Additionally, while the flow charts and flow chart details described above with respect to FIG. 2 describe a methodology that may be embodied as a method or process, another embodiment may be recognized as a computer system, and/or as an intermediary computing device that stores and/or performs homomorphic operations of encrypted data by implementing the processes described above with respect to the flow chart and flow chart details of FIG. 2. Further, in describing the computing system, and/or the intermediary computing system, one, or more, individual processes described above for the methodology may be broken down and represented as a subsystem of the overall encryption computer system. A subsystem of the computer system, in whole or in part, may be assigned to a particular hardware implemented system, such as a dedicated Application Specific Integrated Circuit (ASIC) or Field Programmable Gate Array (FPGA). One or more subsystems, in whole or in part, may alternatively be implemented as software or firmware instructions defining the operation of a computer system with specific regard to the one or more subsystems implemented as software or firmware instructions. The software or firmware instructions may cause the Central Processing Unit, memory, and/or other systems of a computer system to operate in particular accordance with the particular one or more subsystems designated features.

The foregoing description of the invention has been presented for purposes of illustration and description. It is not intended to be exhaustive or to limit the invention to the precise form disclosed, and other modifications and variations may be possible in light of the above teachings. The embodiments were chosen and described in order to best explain the principles of the invention and its practical application to thereby enable others skilled in the art to best utilize the invention in various embodiments and various modifications as are suited to the particular use contemplated.

Claims

1. A method for Multi-Party Computation (MPC) on a Multi-Party Computation (MPC) system of rational data encoded in a domain of Farey rationals, the method comprising: encoding by a first data server computing device a first rational number x0/y0 into a first encoded integer corresponding to said first rational number x0/y0 as an encode function of p-adic arithmetic in said domain of Farey rationals that is induced by a ring isomorphism performed on said first rational number x0/y0, such that said first encoded integer preserves inverses, and additive and multiplicative homomorphic properties;sending by said first data server computing device said first encoded integer to a third data server computing device;encoding by a second data server computing device a second rational number x1/y1 into a second encoded integer corresponding to said second rational number x1/y1 as said encode function of p-adic arithmetic in said domain of Farey rationals that is induced by a ring isomorphism performed on said second rational number x1/y1, such that said second encoded integer preserves inverses, and additive and multiplicative homomorphic properties;sending by said second first data server computing device said second encoded integer to said third data server computing device;computing by said third data server computing device an arithmetic function as part of said MPC system with said first encoded integer and said second encoded integer to obtain a result encoded integer;sending by said third data server computing device said result encoded integer to a fourth data server computing device; anddecoding by said fourth data server computing device said result encoded integer into a result rational number x1/y1 corresponding to said result encoded integer as a decode inverse function of p-adic arithmetic in said domain of Farey rationals performed on said result encoded integer.

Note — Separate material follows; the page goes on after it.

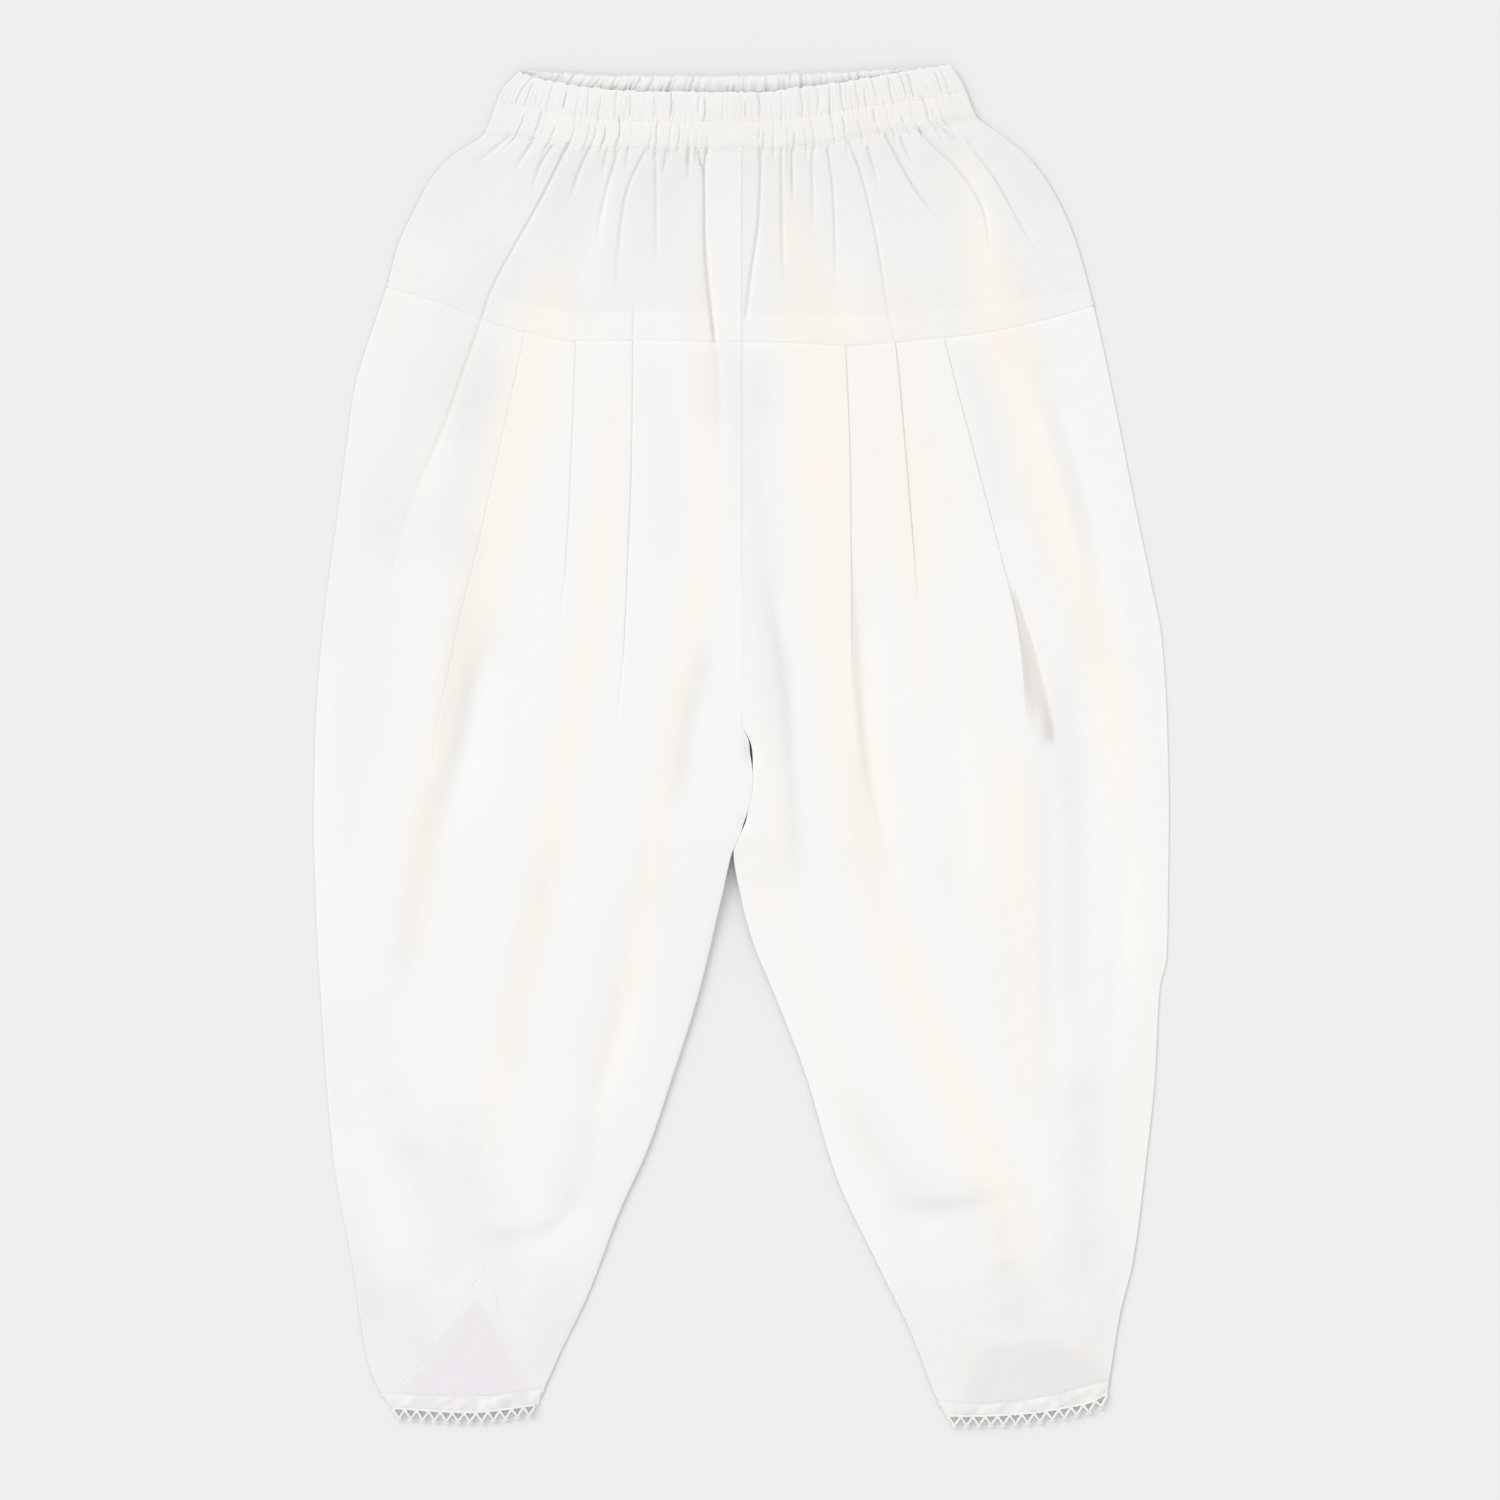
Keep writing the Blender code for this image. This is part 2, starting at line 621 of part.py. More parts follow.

2. The method of claim 1 wherein said arithmetic function is addition performed according to the MPC system functions.

3. The method of claim 1 wherein said arithmetic function is subtraction performed according to the MPC system functions.

4. The method of claim 1 wherein said arithmetic function is division performed by inverting said second encoded integer and multiplying according to the MPC system functions by said first encoded integer to obtain said result encoded integer of said 1st encoded integer divided by said second encoded integer.

5. An Farey rational encoding system for Multi-Party Computation (MPC) on a Multi-Party Computation (MPC) system of rational data encoded in a domain of Farey rationals, the Farey rational encoding system comprising: a first data server computing system that encodes a first rational number x0/y0 into a first encoded integer corresponding to said first rational number x0/y0 as an encode function of p-adic arithmetic in said domain of Farey rationals that is induced by a ring isomorphism performed on said first rational number x0/y0, such that said first encoded integer preserves inverses, and additive and multiplicative homomorphic properties and sends said first encoded integer to a third data server computing device;a second data server computing device that encodes a second rational number x1/y1 into a second encoded integer corresponding to said second rational number x1/y1 as said encode function of p-adic arithmetic in said domain of Farey rationals that is induced by a ring isomorphism performed on said second rational number x1/y1, such that said second encoded integer preserves inverses, and additive and multiplicative homomorphic properties and sends said second encoded integer to said third data server computing device;said third data server computing device that computes an arithmetic function as part of said MPC system with said first encoded integer and said second encoded integer to obtain a result encoded integer and sends said result encoded integer to a fourth data server computing device; andsaid fourth data server computing device that decodes said result encoded integer into a result rational number xr/yr corresponding to said result encoded integer as a decode inverse function of p-adic arithmetic in said domain of Farey rationals performed on said result encoded integer.

6. The Farey rational encoding system of claim 5 wherein said arithmetic function is addition performed according to the MPC system functions.

7. The Farey rational encoding system of claim 5 wherein said arithmetic function is subtraction performed according to the MPC system functions.

8. The Farey rational encoding system of claim 5 wherein said arithmetic function is division performed by inverting said second encoded integer and multiplying according to the MPC system functions by said first encoded integer to obtain said result encoded integer of said 1st encoded integer divided by said second encoded integer.